In deze zaak heeft de rechtbank Midden-Nederland op 1 september 2023 uitspraak gedaan in een geschil tussen een eiser en het college van burgemeester en wethouders van de gemeente Gooise Meren. De eiser had een aanvraag ingediend voor bijzondere bijstand ter compensatie van de kosten voor de aanschaf van een bril, welke aanvraag door verweerder was afgewezen. Verweerder stelde dat de kosten niet noodzakelijk waren, omdat de bril gratis was verstrekt en er een voorliggende voorziening bestond in de vorm van de Zorgverzekeringswet (Zvw). Eiser heeft hiertegen beroep ingesteld.
Tijdens de zitting op 28 juli 2023 heeft de rechtbank de zaak behandeld. Eiser verzocht om vrijstelling van het griffierecht, maar dit verzoek werd afgewezen omdat het inkomen van eiser en zijn vrouw boven de gestelde grens lag. De rechtbank heeft vervolgens de afwijzing van de aanvraag voor bijzondere bijstand beoordeeld aan de hand van de beroepsgronden van eiser. De rechtbank concludeerde dat er geen recht op bijstand bestond, omdat de kosten voor de bril niet als noodzakelijk waren aangemerkt in de voorliggende voorziening.

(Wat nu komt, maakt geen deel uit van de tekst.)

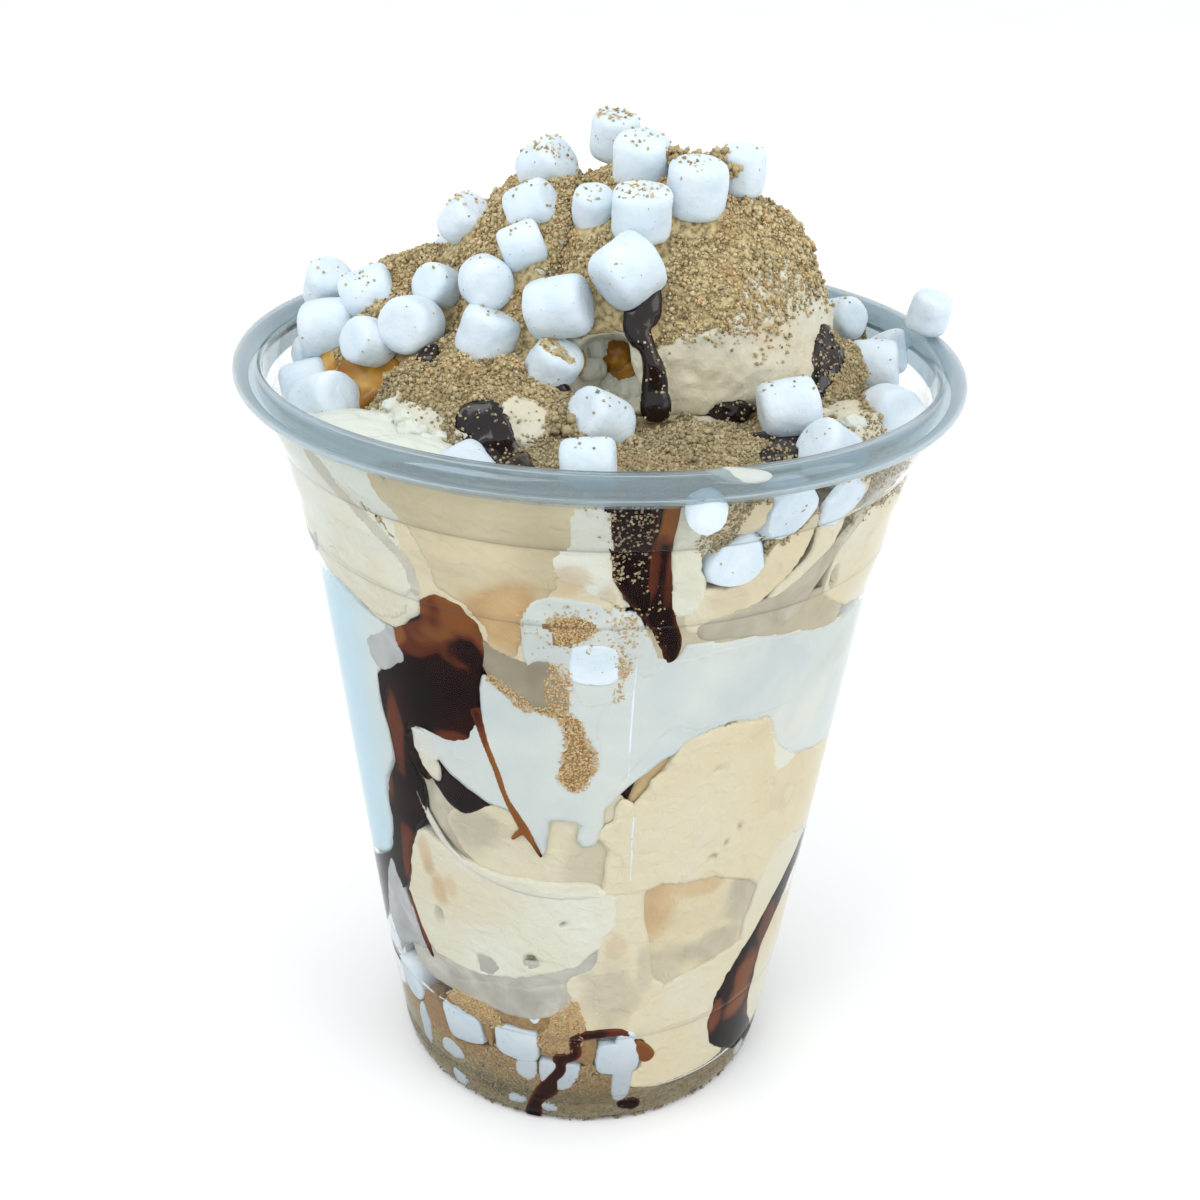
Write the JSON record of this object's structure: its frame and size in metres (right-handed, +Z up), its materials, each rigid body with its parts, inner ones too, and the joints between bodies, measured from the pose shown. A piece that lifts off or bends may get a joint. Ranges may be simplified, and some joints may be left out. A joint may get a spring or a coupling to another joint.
{
  "type": "ice cream sundae cup",
  "caption": "Clear tapered cup with a rolled rim, filled and heaped with layered ice cream, marshmallow cream, chocolate sauce, biscuit crumbs and mini marshmallows.",
  "frame": {"origin": "middle of the cup's foot, on the surface that it stands on", "axes": "+Z up along the cup's axis; -Y is the side that the picture shows, +X its right"},
  "size_m": [0.098, 0.098, 0.1419],
  "materials": {
    "clear_cup": "clear thin plastic, glossy",
    "ice_cream": "soft, slightly melted",
    "marshmallow_cream": "smooth, wet against the wall",
    "chocolate_sauce": "wet gloss",
    "biscuit_crumbs": "dry crumb",
    "marshmallow": "soft, dusted"
  },
  "bodies": {
    "root": {"cup": "clear_cup", "marshmallow_01": "marshmallow", "marshmallow_02": "marshmallow", "marshmallow_03": "marshmallow", "marshmallow_04": "marshmallow", "marshmallow_05": "marshmallow", "marshmallow_06": "marshmallow", "marshmallow_07": "marshmallow", "marshmallow_08": "marshmallow", "marshmallow_09": "marshmallow", "marshmallow_10": "marshmallow", "marshmallow_11": "marshmallow", "marshmallow_12": "marshmallow", "marshmallow_13": "marshmallow", "marshmallow_14": "marshmallow", "marshmallow_15": "marshmallow", "marshmallow_16": "marshmallow", "marshmallow_17": "marshmallow", "marshmallow_18": "marshmallow", "marshmallow_19": "marshmallow", "marshmallow_20": "marshmallow", "marshmallow_21": "marshmallow", "marshmallow_22": "marshmallow", "marshmallow_23": "marshmallow", "marshmallow_24": "marshmallow", "marshmallow_25": "marshmallow", "marshmallow_26": "marshmallow", "marshmallow_27": "marshmallow", "marshmallow_28": "marshmallow", "marshmallow_29": "marshmallow", "marshmallow_30": "marshmallow", "marshmallow_31": "marshmallow", "marshmallow_32": "marshmallow", "marshmallow_33": "marshmallow", "marshmallow_34": "marshmallow", "marshmallow_35": "marshmallow", "marshmallow_36": "marshmallow", "marshmallow_37": "marshmallow", "marshmallow_38": "marshmallow", "marshmallow_39": "marshmallow", "marshmallow_40": "marshmallow", "marshmallow_41": "marshmallow", "marshmallow_42": "marshmallow", "marshmallow_43": "marshmallow", "sauce_left": "chocolate_sauce", "sauce_right": "chocolate_sauce", "sauce_front": "chocolate_sauce", "scoop_top": "ice_cream", "scoop_mound": "ice_cream", "scoop_upper_front": "ice_cream", "scoop_front_right": "ice_cream", "scoop_upper_left": "ice_cream", "scoop_upper_right": "ice_cream", "scoop_upper_back": "ice_cream", "scoop_middle_right": "ice_cream", "scoop_low_right": "ice_cream", "scoop_low_back": "ice_cream", "scoop_low_left": "ice_cream", "marshmallow_cream": "marshmallow_cream", "crumb_base": "biscuit_crumbs"}
  },
  "joints": []
}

Eiser voerde aan dat hij voldeed aan de voorwaarden voor bijzondere bijstand op basis van het begunstigend beleid van verweerder. De rechtbank oordeelde echter dat de voorwaarden voor toekenning van bijzondere bijstand niet waren vervuld, aangezien er geen wijziging van de sterkte van de ogen was aangetoond en de bril al was aangeschaft. Eiser stelde ook dat er zeer dringende redenen waren om bijstand te verlenen, maar de rechtbank oordeelde dat de situatie van eiser niet voldeed aan de criteria voor een acute noodsituatie. De rechtbank verklaarde het beroep ongegrond en bevestigde de afwijzing van de aanvraag voor bijzondere bijstand.